Test suite definition
=====================

The test driver is in Python, but the test data is stored in a JSON
file to make it easier to use in other systems. Each test suite is in
its own directory. The file 'test_suite.json' contains the test suite
data, and looks like this:

  % cat nul_char/test_suite.json 
  {
   "evil_sdf_version": 1, 
   "name": "nul_char", 
   "test_cases": [
    {
     "filename": "methane.sdf", 
     "title": "Nothing unusual", 
     "num_carbons": 1, 
     "tags": [
      [
       "name", 
       "methane"
      ]
     ], 
     "comment": "This is not an evil test case"
    }, 
    {
     "filename": "nul_in_title.sdf", 
     "title": "The NUL is >\u0000< here", 
        .... many lines deleted ...
    }
   ]
  }

The top-level object contains three properties:

   "evil_sdf_version" - a version number for the configuration data
   "name" - the name of the test suite
   "test_cases" - a list of test case configuration objects

Each test case configuration option contains the following:

   "filename" - this is both the name of the test, and the filename
      which contains the test data
   "title" - the first line of the SD record
   "num_carbons" - the number of carbons (currently unused)
   "tags" - a list of tag data pairs, expressed as the two element
      list [tag name, tag data]

NOTE:

The title, tag name, and tag data may contain non-ASCII and
non-Unicode bytes, but JSON does not support byte strings.
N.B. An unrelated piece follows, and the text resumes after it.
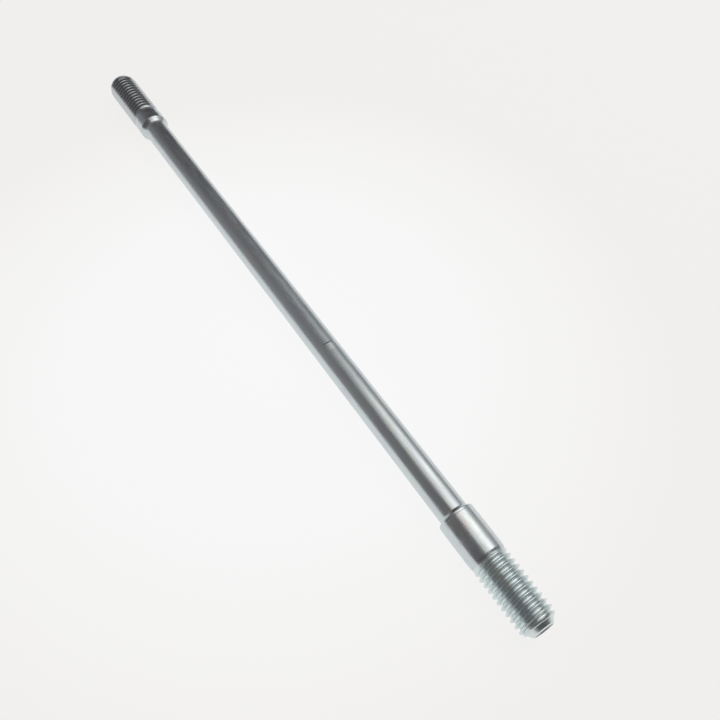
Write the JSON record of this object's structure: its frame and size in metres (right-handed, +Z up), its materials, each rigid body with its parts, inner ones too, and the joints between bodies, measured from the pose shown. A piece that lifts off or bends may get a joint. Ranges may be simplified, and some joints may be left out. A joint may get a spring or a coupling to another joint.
{
  "type": "cylinder stud",
  "caption": "Long double-ended stud: a rolled thread at each end, a plain full-diameter land behind each thread, and a necked shank between the lands.",
  "frame": {"origin": "on the surface that the stud lies on, below the middle of its length", "axes": "+X along the stud towards its tap end, +Z up"},
  "size_m": [0.187, 0.0078, 0.0078],
  "materials": {
    "zinc_plated_steel": "bright clear-passivated zinc plating on turned steel"
  },
  "bodies": {
    "root": {"stud": "zinc_plated_steel"}
  },
  "joints": []
}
Instead, if
the first four characters of the string is "hex:" then the rest of the
line should be hex-decoded into a byte string.
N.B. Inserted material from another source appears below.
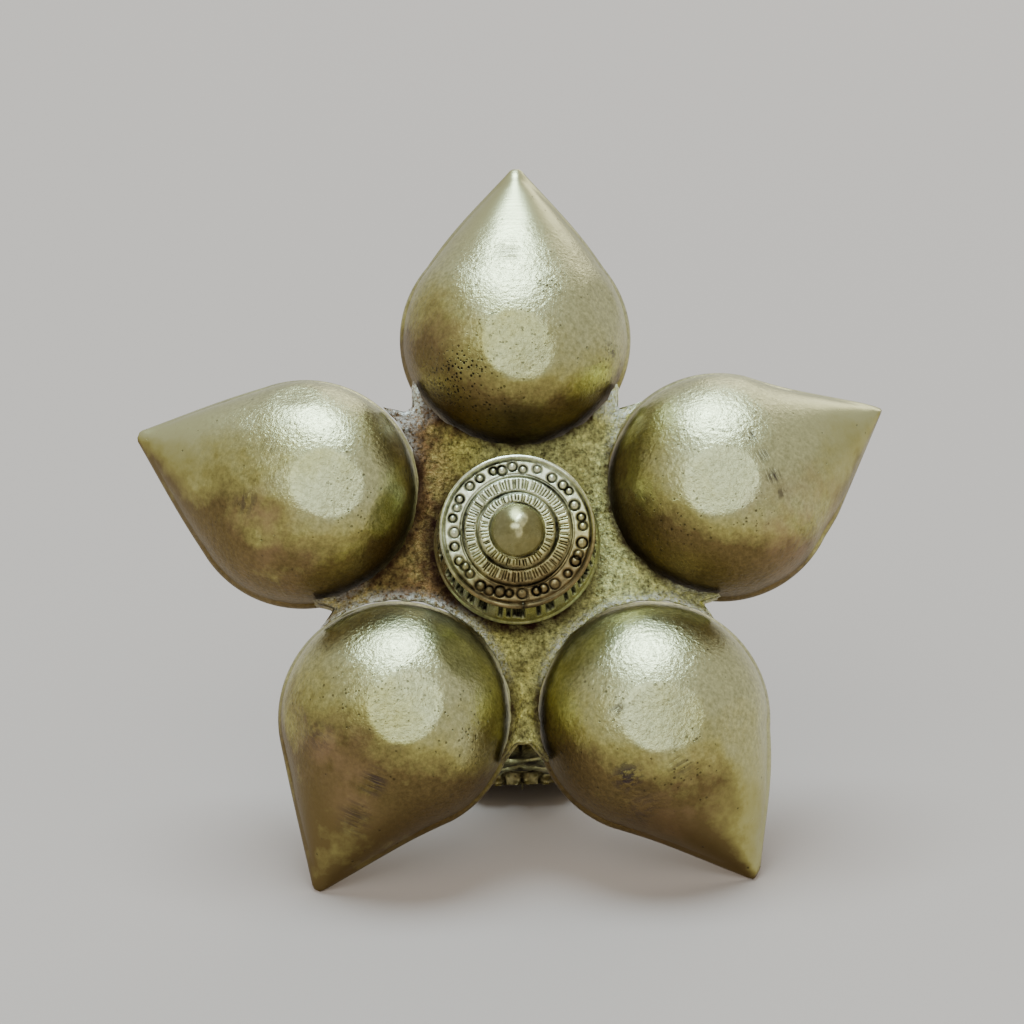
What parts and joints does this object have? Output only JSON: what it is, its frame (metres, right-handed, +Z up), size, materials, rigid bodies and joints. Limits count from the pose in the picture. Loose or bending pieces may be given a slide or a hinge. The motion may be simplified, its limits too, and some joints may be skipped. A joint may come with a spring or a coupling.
{
  "type": "hanging oil lamp",
  "caption": "Cast brass hanging oil lamp: a star of spouted wick cups under a peacock, with a chain and a hook, shown resting on two spouts and its eye.",
  "frame": {"origin": "middle of the footprint, on the table that the lamp rests on", "axes": "+Z up; +X to the right as the underside is seen; +Y away from the underside, along the chain"},
  "size_m": [0.1482, 0.395, 0.1257],
  "materials": {
    "cup_brass": "aged satin brass, ground and faintly brushed, with pinholes",
    "web_brass": "rough as-cast brass with brown patina in the crevices",
    "boss_brass": "turned and engraved pale brass, dark in the engraving",
    "bird_brass": "cast and hand-engraved aged brass",
    "chain_brass": "drawn brass wire, dull",
    "stud_steel": "plain steel stud"
  },
  "bodies": {
    "lamp": {"cup_top": "cup_brass", "cup_right": "cup_brass", "cup_lower_right": "cup_brass", "cup_lower_left": "cup_brass", "cup_left": "cup_brass", "hub_web": "web_brass", "base_boss": "boss_brass", "clamp_stud": "stud_steel", "pedestal": "bird_brass", "peacock_body": "bird_brass", "hang_eye": "chain_brass"},
    "chain_link_01": {"chain_link_01": "chain_brass"},
    "chain_link_02": {"chain_link_02": "chain_brass"},
    "chain_link_03": {"chain_link_03": "chain_brass"},
    "chain_link_04": {"chain_link_04": "chain_brass"},
    "chain_link_05": {"chain_link_05": "chain_brass"},
    "chain_link_06": {"chain_link_06": "chain_brass"},
    "chain_link_07": {"chain_link_07": "chain_brass"},
    "chain_link_08": {"chain_link_08": "chain_brass"},
    "chain_link_09": {"chain_link_09": "chain_brass"},
    "chain_link_10": {"chain_link_10": "chain_brass"},
    "chain_link_11": {"chain_link_11": "chain_brass"},
    "chain_link_12": {"chain_link_12": "chain_brass"},
    "hanging_hook": {"hanging_hook": "chain_brass"}
  },
  "joints": [
    {"name": "chain_link_01_swing", "type": "hinge", "parent": "lamp", "child": "chain_link_01", "pos_m": [0.00042, -0.06291, 0.00714], "axis": [0, 0.1467, 0.9892], "range_deg": [-40, 40]},
    {"name": "chain_link_02_swing", "type": "hinge", "parent": "chain_link_01", "child": "chain_link_02", "pos_m": [0.00042, -0.04619, 0.00466], "axis": [-0.9397, -0.0502, -0.3383], "range_deg": [-40, 40]},
    {"name": "chain_link_03_swing", "type": "hinge", "parent": "chain_link_02", "child": "chain_link_03", "pos_m": [0.00073, -0.02849, 0.00466], "axis": [0.5735, -0.01, -0.8192], "range_deg": [-40, 40]},
    {"name": "chain_link_04_swing", "type": "hinge", "parent": "chain_link_03", "child": "chain_link_04", "pos_m": [0.00166, -0.01083, 0.00419], "axis": [0.7659, -0.023, 0.6426], "range_deg": [-40, 40]},
    {"name": "chain_link_05_swing", "type": "hinge", "parent": "chain_link_04", "child": "chain_link_05", "pos_m": [0.00351, 0.00678, 0.00419], "axis": [0.7032, -0.0739, -0.7071], "range_deg": [-40, 40]},
    {"name": "chain_link_06_swing", "type": "hinge", "parent": "chain_link_05", "child": "chain_link_06", "pos_m": [0.00628, 0.02426, 0.00419], "axis": [-0.6984, 0.1106, -0.7071], "range_deg": [-40, 40]},
    {"name": "chain_link_07_swing", "type": "hinge", "parent": "chain_link_06", "child": "chain_link_07", "pos_m": [0.00965, 0.04163, 0.00419], "axis": [-0.6941, 0.1349, 0.7071], "range_deg": [-40, 40]},
    {"name": "chain_link_08_swing", "type": "hinge", "parent": "chain_link_07", "child": "chain_link_08", "pos_m": [0.01333, 0.05895, 0.00419], "axis": [-0.6917, 0.147, -0.7071], "range_deg": [-40, 40]},
    {"name": "chain_link_09_swing", "type": "hinge", "parent": "chain_link_08", "child": "chain_link_09", "pos_m": [0.01671, 0.07632, 0.00419], "axis": [0.6941, -0.1349, -0.7071], "range_deg": [-40, 40]},
    {"name": "chain_link_10_swing", "type": "hinge", "parent": "chain_link_09", "child": "chain_link_10", "pos_m": [0.01917, 0.09385, 0.00419], "axis": [0.7002, -0.0984, 0.7071], "range_deg": [-40, 40]},
    {"name": "chain_link_11_swing", "type": "hinge", "parent": "chain_link_10", "child": "chain_link_11", "pos_m": [0.02072, 0.11148, 0.00419], "axis": [-0.7044, 0.0616, 0.7071], "range_deg": [-40, 40]},
    {"name": "chain_link_12_swing", "type": "hinge", "parent": "chain_link_11", "child": "chain_link_12", "pos_m": [0.02133, 0.12917, 0.00419], "axis": [0.7067, -0.0247, 0.7071], "range_deg": [-40, 40]},
    {"name": "hanging_hook_swing", "type": "hinge", "parent": "chain_link_12", "child": "hanging_hook", "pos_m": [0.02133, 0.14685, 0.00507], "axis": [0.7071, 0.0353, -0.7062], "range_deg": [-40, 40]}
  ]
}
The SD format does not specify an encoding. I leave it to the toolkits
to figure out what to do .

Create the test suite
---------------------

The test suite configuration may be in JSON format, but I didn't
create it directly. The primary configuration is in
'make_test_suites.py'. I run that program to generate the test suite
JSON files (if neeed) for each of the subdirectories:

  % python  make_test_suites.py
  Completed suite 'valid'
  Completed suite 'non_ascii'
  Completed suite 'nul_char'
  Completed suite 'special_tags'

This also generate the CR variants for all of the 'valid' test cases.